5. Even local information has limited utility if it is not in the local language.  Indeed, most of the information assembled by the NGO is in Tamil.  Thus, when I speak of “local content” in this report, I am also referring to the language as well as the content of the information.
6. And not just because they are so much more different from English than other European languages. Many Asian languages are highly fragmented, and it has been difficult to agree on standards for a universally accessible computer interface.  There exist several hundred different fonts for Tamil, for example, and no equivalent of the ASCII standard.
7. The mediated nature of the information is particularly apparent when one considers the exact manner in which many of the databases are constructed.  Taking a page out of the “participatory” approach that is now de rigeur in the field of development, the NGO sends volunteers to the villages to conduct surveys; these surveys are supposed to gauge exactly what sorts of information the people need.  The intention is no doubt laudable, but it injects a great deal of subjectivity—and, potentially, social bias—Into the final content.

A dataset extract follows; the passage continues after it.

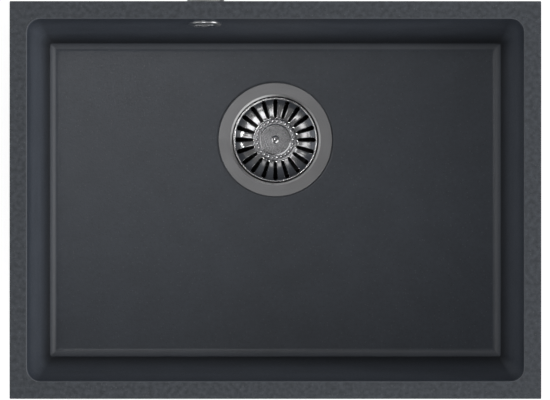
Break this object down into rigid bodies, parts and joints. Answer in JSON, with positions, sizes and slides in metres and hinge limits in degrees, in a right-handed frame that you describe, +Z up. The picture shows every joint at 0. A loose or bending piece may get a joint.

8. Appadurai, op cit, p. 48.
9. Like all cultural phenomena, the dissemination of this idea has been hastened by economic forces.  Much as Hollywood has spread on the wings of mass marketing, so is the idea of an information revolution supported by the financial resources being poured into the cause by Western aid agencies.  The money is not just coming from aid agencies, however; as with Hollywood, much of the money originates in corporate donations from Silicon Valley giants (Intel, for instance, is donating large sums to set up village Internet centers in India).  I think that, as part of a transnational media study, it would be interesting to trace the global trajectory of this idea.  How was India sold on Internet fever?  What were the forces driving the dissemination of that fever?